# Logitech WebCam Support Not Satisfactory



## John Burns (Jul 29, 1999)

I have a Logitech WebCam, which is causing multiple Event Viewer errors involved with msi installer. Customers with Logitech cams have been trying to find a solution from Logitech since at least December, 2006 - with no success or solution from Logitech. See forum thread:

http://forums.logitech.com/logitech...&thread.id=9628&view=by_date_ascending&page=1

I wonder how they can continue to get/keep customers with this lack of concern about the way their products perform. They attempt to put it off on Microsoft updates, etc. but always come back to the same old answer to me - uninstall, clean boot and reinstall - which I have done several times, but the problem still exists. Just wondering if anyone else in this forum has had same problem - and maybe found a satisfactory solution?

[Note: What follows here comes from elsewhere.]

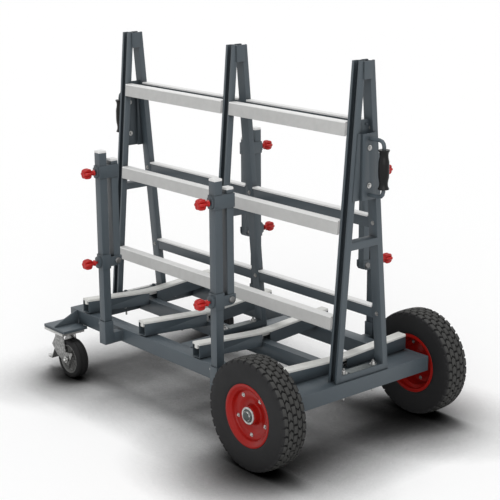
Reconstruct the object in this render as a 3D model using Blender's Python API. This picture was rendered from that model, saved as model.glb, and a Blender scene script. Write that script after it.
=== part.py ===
"""Slab buggy: a wheeled A-frame cart that carries stone slabs on edge.

X runs along the cart, from the swivel casters at -X to the two big wheels at +X.
Y runs across it, left is -Y and right is +Y. Z is up and the floor is at zero.
The origin is on the floor, under the middle A-frame. Lengths are in metres.
"""

import math

import bmesh
import bpy
from mathutils import Matrix, Vector

# Fits and weld overlaps
SEAT = 0.0003
RUN = 0.0005
WELD = 0.001
OVERRUN = 0.004

# Big pneumatic wheels
WHEEL_RADIUS = 0.200
TYRE_CLEARANCE = 0.0265
AXLE_LEAD = 0.034
TYRE_WIDTH = 0.105
TREAD_INSET = 0.0025
CENTRE_LUG_WIDTH = 0.034
LUG_DEPTH = 0.005
LUG_PITCHES = 18
SHOULDER_DROP = 0.004
BEAD_RADIUS = 0.1033
BEAD_WIDTH = 0.087
RIM_FLANGE_HEIGHT = 0.010
RIM_WALL = 0.0032
RIM_WELL_DEPTH = 0.010
RIM_WELL_WIDTH = 0.040
DISC_WALL = 0.005
DISC_DISH = 0.010
HUB_RADIUS = 0.034
HUB_WIDTH = 0.075
AXLE_RADIUS = 0.0125
AXLE_WASHER_RADIUS = 0.031
AXLE_WASHER_WALL = 0.003
AXLE_NUT_RADIUS = 0.016
AXLE_NUT_WIDTH = 0.009
AXLE_PLATE_WALL = 0.012
AXLE_PLATE_DROP = 0.038
AXLE_PLATE_FOOT = 0.056
AXLE_PLATE_LEAD = 0.049
AXLE_COLLAR_RADIUS = 0.020

# Base frame of square tubes
BASE_WIDTH = 0.650
BEAM_WIDTH = 0.060
BEAM_HEIGHT = 0.056
BEAM_WALL = 0.003
CENTRE_BEAM_WIDTH = 0.040
FRONT_BEAM_LEAD = 0.009
REAR_BEAM_SETBACK = 0.048
REAR_BEAM_WIDTH = 0.150
DRAIN_INSET = 0.075
DRAIN_RADIUS = 0.005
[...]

For now, I am "living with it" and not recommending Logitech for any cam which friends or family buy.


----------



## John Burns (Jul 29, 1999)

Retraction of previous review - I wrongly accused Logitech for the WebCam problems which were happening. After installation of XP SP3 on my two home pc's, the Event Viewer errors no longer appear. Obviously, it was Microsoft and SP2, not Logitech who was as fault. Public apology to Logitech!


----------